++++ DATA FOR THIS EXERCISE ++++

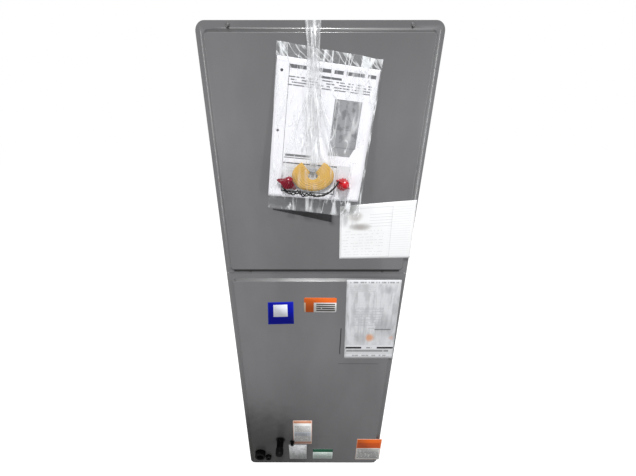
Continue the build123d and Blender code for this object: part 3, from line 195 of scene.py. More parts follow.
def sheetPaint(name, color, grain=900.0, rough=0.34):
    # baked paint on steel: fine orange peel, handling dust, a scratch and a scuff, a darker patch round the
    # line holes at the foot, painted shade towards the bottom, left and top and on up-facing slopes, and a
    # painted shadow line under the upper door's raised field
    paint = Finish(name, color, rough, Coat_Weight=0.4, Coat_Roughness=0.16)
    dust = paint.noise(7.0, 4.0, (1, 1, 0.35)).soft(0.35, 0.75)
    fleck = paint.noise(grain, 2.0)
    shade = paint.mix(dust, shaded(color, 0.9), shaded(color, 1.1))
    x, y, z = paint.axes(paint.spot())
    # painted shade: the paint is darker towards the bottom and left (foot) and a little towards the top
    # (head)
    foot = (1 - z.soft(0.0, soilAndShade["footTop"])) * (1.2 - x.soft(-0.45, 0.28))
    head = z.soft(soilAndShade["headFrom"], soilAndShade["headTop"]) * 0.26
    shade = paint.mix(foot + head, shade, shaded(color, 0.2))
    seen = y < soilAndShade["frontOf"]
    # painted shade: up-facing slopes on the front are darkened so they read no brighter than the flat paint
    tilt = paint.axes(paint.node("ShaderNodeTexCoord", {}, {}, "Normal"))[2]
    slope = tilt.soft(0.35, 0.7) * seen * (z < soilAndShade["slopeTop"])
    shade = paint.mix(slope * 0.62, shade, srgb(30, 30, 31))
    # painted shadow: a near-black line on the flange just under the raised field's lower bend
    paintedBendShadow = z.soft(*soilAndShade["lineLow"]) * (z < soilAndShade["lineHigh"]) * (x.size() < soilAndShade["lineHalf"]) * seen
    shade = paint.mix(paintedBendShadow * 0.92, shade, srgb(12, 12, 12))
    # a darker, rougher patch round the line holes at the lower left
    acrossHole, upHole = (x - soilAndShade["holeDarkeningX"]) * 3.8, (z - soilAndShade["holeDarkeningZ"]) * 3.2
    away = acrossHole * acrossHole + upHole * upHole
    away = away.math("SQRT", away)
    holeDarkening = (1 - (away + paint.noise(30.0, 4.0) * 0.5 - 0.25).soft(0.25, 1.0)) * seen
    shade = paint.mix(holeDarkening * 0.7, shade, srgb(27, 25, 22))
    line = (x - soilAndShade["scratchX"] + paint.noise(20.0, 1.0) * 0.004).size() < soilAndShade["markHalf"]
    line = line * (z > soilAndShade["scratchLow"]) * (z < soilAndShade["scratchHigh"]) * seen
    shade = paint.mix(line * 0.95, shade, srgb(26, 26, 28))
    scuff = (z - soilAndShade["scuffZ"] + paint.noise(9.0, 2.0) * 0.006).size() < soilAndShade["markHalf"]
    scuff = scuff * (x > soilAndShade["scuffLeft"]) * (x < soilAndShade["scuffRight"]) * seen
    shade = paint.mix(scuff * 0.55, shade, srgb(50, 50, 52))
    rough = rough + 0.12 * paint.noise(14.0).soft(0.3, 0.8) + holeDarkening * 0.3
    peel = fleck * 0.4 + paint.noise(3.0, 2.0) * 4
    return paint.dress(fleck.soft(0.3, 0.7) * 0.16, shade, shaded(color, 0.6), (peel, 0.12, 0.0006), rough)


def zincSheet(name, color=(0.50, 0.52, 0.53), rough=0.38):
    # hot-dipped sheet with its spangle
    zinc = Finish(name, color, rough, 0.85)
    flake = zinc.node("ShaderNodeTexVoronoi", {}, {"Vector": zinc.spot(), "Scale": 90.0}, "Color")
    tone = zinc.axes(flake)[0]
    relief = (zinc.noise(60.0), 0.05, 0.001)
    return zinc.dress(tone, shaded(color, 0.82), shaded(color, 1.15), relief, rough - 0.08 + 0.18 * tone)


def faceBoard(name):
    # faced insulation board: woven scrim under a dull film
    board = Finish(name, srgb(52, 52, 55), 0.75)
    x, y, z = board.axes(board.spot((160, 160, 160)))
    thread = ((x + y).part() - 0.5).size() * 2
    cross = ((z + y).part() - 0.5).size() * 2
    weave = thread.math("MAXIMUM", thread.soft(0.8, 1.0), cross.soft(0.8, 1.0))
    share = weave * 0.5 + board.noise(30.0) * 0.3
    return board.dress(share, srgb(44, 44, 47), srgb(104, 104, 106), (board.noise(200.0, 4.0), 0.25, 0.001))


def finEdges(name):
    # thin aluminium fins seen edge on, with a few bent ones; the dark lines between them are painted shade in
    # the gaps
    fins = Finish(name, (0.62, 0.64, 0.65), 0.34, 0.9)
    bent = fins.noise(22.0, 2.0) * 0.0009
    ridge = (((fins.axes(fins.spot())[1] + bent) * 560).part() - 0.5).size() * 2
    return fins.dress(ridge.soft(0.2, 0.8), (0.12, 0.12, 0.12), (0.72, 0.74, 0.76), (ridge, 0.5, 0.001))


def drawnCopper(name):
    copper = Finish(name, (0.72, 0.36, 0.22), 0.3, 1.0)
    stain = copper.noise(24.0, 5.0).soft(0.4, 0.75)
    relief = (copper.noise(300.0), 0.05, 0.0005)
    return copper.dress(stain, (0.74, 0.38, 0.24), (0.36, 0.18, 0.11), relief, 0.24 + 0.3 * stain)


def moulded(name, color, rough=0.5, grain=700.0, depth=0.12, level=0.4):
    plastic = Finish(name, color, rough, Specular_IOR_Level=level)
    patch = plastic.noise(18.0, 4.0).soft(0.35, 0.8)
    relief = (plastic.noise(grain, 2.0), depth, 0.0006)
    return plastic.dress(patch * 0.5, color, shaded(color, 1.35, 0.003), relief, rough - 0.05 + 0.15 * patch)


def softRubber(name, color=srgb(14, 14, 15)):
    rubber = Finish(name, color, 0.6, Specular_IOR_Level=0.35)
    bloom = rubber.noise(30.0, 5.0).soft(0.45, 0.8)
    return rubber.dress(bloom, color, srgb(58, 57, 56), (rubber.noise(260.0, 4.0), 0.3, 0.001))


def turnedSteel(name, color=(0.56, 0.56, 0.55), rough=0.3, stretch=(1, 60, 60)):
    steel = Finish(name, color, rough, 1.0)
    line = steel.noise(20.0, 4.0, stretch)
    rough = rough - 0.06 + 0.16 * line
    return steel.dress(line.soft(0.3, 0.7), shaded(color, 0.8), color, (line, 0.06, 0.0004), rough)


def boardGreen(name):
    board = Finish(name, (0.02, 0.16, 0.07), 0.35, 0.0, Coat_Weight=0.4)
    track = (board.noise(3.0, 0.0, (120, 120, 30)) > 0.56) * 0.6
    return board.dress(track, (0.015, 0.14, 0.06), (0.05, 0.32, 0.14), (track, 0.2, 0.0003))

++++
++++ DATA FOR THIS EXERCISE ++++

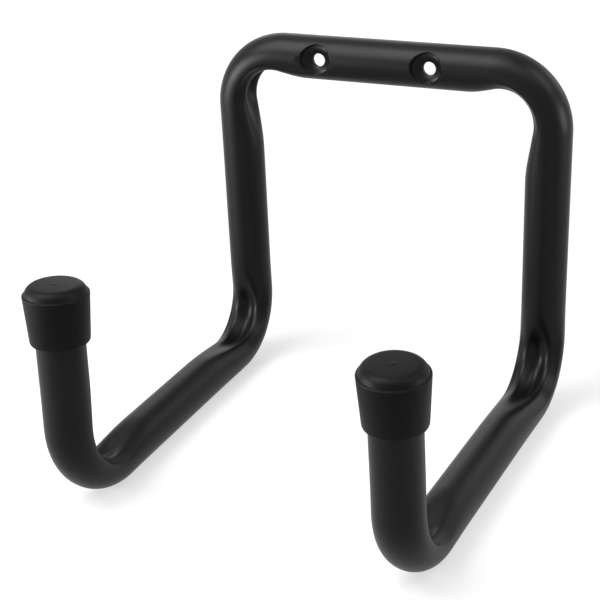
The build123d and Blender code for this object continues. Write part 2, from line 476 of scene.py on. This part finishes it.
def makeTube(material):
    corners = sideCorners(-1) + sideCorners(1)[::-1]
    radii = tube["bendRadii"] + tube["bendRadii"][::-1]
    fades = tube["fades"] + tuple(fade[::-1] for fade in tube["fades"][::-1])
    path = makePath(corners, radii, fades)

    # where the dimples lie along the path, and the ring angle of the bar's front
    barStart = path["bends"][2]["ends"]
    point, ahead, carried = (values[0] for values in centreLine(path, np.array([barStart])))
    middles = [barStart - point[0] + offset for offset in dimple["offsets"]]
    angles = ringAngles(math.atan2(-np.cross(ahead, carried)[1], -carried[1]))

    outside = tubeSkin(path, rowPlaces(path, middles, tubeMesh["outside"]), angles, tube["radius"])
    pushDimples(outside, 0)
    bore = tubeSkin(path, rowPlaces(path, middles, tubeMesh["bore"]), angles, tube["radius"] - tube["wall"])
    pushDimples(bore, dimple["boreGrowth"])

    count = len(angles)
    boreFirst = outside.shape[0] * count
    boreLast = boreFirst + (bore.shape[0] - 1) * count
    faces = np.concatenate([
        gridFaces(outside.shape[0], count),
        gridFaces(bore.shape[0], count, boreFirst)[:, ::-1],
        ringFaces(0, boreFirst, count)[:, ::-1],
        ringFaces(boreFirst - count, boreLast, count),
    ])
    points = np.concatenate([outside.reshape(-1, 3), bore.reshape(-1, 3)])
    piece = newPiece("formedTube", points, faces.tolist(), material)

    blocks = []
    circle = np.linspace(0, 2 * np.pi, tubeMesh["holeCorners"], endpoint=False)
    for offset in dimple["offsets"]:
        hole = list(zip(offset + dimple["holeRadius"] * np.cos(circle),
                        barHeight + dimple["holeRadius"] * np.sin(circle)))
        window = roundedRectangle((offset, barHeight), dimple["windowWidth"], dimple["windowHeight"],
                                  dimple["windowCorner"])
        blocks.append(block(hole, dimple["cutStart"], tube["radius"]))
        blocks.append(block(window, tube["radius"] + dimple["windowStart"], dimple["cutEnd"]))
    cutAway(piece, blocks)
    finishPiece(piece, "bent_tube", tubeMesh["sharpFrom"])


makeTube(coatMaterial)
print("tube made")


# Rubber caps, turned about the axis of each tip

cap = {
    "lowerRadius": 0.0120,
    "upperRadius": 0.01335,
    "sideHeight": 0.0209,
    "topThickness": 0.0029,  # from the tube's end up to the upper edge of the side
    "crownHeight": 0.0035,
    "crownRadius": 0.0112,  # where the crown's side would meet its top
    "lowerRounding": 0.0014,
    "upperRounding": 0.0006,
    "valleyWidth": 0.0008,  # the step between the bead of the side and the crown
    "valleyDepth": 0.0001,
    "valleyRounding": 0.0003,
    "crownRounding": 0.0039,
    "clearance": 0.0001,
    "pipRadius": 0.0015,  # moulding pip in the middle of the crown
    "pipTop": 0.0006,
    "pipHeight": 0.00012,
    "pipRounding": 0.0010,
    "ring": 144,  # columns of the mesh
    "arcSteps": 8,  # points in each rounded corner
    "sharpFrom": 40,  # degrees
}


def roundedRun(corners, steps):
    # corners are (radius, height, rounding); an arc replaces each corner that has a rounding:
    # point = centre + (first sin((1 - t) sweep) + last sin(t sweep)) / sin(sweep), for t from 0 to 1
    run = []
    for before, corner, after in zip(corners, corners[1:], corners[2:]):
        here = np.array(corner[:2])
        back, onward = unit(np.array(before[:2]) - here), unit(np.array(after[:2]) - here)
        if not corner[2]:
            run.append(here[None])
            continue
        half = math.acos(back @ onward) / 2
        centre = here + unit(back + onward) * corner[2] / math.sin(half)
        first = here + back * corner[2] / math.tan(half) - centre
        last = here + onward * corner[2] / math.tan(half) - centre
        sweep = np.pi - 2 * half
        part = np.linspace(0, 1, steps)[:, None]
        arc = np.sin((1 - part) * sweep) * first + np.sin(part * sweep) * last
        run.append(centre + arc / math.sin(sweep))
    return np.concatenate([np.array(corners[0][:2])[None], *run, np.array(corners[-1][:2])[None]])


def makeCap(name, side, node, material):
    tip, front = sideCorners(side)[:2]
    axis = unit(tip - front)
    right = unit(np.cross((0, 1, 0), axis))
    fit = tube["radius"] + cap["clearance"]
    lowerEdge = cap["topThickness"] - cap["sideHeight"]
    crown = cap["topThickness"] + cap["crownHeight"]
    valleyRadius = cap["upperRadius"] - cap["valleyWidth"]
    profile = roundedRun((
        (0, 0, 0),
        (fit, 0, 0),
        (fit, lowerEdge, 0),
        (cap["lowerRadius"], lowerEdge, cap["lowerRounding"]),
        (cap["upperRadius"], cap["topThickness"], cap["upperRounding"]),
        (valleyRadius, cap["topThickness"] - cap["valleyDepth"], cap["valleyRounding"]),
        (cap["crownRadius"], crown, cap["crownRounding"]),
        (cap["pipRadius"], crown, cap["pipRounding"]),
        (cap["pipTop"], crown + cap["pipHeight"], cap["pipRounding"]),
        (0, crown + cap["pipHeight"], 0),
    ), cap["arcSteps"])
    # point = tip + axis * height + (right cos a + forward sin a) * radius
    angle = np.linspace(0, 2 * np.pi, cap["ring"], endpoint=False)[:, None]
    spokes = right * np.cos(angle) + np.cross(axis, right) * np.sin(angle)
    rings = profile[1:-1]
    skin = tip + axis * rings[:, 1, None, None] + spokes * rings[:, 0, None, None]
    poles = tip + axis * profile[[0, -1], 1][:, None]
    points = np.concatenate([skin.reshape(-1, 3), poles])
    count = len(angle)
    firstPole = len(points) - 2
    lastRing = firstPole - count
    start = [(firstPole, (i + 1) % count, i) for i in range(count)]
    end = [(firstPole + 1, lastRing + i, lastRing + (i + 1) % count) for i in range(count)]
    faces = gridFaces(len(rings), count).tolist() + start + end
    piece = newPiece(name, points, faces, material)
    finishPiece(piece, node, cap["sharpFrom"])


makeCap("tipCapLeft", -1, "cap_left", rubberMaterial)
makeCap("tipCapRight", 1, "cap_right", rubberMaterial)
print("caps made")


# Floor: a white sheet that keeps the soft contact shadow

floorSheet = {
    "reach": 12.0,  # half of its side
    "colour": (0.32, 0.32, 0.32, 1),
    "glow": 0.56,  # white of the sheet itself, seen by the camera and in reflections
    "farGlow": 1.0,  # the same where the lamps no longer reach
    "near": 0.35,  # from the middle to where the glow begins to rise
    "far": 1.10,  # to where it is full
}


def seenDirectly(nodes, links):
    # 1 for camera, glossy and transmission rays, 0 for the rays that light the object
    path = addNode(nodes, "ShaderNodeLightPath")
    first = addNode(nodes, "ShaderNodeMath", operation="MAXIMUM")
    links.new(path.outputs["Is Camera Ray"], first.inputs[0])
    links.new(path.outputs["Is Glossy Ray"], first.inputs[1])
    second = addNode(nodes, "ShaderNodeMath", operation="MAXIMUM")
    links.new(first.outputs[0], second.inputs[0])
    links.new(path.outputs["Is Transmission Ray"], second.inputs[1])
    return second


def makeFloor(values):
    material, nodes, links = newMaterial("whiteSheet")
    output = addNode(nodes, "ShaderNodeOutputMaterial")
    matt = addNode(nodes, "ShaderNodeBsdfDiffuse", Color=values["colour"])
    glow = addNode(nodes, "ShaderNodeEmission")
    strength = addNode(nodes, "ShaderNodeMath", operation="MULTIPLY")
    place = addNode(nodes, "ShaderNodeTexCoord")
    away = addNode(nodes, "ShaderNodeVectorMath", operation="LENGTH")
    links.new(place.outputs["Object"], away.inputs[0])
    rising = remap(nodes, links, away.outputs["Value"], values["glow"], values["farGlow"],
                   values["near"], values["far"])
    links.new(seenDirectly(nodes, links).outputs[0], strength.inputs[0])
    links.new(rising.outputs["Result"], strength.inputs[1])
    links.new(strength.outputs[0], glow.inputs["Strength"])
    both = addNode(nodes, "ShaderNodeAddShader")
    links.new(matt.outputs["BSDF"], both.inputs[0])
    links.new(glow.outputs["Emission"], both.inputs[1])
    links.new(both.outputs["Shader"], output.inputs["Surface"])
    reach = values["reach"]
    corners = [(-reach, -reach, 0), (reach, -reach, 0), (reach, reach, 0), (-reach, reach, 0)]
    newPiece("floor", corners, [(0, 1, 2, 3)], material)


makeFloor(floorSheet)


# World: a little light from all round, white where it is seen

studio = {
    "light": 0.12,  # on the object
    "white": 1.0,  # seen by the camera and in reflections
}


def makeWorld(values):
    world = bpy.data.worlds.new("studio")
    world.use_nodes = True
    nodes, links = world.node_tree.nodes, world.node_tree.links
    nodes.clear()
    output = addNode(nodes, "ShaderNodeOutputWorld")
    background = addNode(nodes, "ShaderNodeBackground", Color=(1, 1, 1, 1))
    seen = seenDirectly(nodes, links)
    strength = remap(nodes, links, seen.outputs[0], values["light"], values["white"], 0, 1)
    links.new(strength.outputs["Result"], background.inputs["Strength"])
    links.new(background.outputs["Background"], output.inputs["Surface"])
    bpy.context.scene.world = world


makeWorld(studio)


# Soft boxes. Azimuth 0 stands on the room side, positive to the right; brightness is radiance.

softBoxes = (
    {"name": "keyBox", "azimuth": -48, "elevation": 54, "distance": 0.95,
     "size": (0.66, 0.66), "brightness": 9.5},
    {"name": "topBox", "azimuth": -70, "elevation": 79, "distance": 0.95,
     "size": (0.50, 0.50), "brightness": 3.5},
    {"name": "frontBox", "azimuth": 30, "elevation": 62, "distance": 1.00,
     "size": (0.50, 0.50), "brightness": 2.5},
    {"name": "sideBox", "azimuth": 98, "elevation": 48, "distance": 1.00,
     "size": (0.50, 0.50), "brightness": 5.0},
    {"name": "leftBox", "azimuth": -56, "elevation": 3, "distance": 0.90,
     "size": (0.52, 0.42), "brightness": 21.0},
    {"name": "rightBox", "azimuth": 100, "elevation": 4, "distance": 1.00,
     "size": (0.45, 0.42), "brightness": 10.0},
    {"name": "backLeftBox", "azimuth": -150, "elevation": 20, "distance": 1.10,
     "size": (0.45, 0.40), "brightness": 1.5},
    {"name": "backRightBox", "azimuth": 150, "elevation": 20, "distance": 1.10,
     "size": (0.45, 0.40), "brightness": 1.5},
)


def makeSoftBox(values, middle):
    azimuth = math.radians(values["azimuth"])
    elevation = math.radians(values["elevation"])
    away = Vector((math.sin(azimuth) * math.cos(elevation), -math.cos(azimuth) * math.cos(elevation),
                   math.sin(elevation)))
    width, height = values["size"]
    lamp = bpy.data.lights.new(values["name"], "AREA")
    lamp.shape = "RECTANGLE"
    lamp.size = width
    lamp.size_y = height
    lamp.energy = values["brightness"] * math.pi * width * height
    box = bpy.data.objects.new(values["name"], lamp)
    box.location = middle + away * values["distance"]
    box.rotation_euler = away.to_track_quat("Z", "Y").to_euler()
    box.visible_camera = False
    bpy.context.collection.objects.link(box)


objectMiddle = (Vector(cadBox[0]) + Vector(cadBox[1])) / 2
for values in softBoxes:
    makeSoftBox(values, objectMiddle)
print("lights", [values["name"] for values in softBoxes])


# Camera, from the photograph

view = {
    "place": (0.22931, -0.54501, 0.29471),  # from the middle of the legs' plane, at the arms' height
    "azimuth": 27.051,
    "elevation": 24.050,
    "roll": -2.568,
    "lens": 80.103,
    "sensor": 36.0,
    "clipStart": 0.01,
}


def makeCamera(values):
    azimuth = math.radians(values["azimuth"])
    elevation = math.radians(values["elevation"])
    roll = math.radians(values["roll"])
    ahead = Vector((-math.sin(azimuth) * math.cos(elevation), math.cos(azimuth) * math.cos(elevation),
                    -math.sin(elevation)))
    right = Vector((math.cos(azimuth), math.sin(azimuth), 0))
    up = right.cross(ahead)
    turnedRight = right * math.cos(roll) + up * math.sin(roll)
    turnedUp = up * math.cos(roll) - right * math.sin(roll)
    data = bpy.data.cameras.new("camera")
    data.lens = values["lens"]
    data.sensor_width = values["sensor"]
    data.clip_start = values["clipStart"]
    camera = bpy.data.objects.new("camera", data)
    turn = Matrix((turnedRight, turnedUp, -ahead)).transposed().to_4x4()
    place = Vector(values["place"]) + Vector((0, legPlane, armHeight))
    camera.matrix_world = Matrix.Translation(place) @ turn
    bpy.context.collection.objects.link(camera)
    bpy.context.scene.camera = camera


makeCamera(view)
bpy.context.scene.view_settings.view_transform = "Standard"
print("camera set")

++++
++++ DATA FOR THIS EXERCISE ++++

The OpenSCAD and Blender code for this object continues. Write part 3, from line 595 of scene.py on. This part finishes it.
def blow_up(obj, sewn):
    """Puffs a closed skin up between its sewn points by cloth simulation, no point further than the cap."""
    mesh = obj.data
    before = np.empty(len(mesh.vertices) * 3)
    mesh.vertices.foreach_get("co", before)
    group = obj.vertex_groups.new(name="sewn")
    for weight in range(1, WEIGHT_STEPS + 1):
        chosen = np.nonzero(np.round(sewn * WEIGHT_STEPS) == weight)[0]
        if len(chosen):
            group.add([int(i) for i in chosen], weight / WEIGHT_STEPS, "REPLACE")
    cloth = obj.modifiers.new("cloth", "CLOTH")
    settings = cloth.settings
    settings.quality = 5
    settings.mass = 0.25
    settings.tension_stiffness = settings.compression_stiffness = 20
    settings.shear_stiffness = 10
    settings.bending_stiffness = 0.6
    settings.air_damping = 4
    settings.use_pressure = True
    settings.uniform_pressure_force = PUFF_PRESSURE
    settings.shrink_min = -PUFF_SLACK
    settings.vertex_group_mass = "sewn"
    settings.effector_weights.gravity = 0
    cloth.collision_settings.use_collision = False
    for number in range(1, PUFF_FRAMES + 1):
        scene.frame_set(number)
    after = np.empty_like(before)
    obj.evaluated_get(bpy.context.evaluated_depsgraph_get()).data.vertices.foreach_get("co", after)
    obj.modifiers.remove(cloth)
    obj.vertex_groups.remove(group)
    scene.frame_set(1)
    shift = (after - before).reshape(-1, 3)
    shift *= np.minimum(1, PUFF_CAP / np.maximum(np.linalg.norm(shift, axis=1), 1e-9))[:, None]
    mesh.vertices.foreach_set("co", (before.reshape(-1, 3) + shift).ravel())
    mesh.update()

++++

=== AIM OF THE EXERCISE ===
Give back, word for word, only the lines above from the line holding "The build123d and Blender code for this object continues." to the line holding "points, faces.tolist(), material)", both included.

=== ANSWER TO THE PROBLEM ===
The build123d and Blender code for this object continues. Write part 2, from line 476 of scene.py on. This part finishes it.
def makeTube(material):
    corners = sideCorners(-1) + sideCorners(1)[::-1]
    radii = tube["bendRadii"] + tube["bendRadii"][::-1]
    fades = tube["fades"] + tuple(fade[::-1] for fade in tube["fades"][::-1])
    path = makePath(corners, radii, fades)

    # where the dimples lie along the path, and the ring angle of the bar's front
    barStart = path["bends"][2]["ends"]
    point, ahead, carried = (values[0] for values in centreLine(path, np.array([barStart])))
    middles = [barStart - point[0] + offset for offset in dimple["offsets"]]
    angles = ringAngles(math.atan2(-np.cross(ahead, carried)[1], -carried[1]))

    outside = tubeSkin(path, rowPlaces(path, middles, tubeMesh["outside"]), angles, tube["radius"])
    pushDimples(outside, 0)
    bore = tubeSkin(path, rowPlaces(path, middles, tubeMesh["bore"]), angles, tube["radius"] - tube["wall"])
    pushDimples(bore, dimple["boreGrowth"])

    count = len(angles)
    boreFirst = outside.shape[0] * count
    boreLast = boreFirst + (bore.shape[0] - 1) * count
    faces = np.concatenate([
        gridFaces(outside.shape[0], count),
        gridFaces(bore.shape[0], count, boreFirst)[:, ::-1],
        ringFaces(0, boreFirst, count)[:, ::-1],
        ringFaces(boreFirst - count, boreLast, count),
    ])
    points = np.concatenate([outside.reshape(-1, 3), bore.reshape(-1, 3)])
    piece = newPiece("formedTube", points, faces.tolist(), material)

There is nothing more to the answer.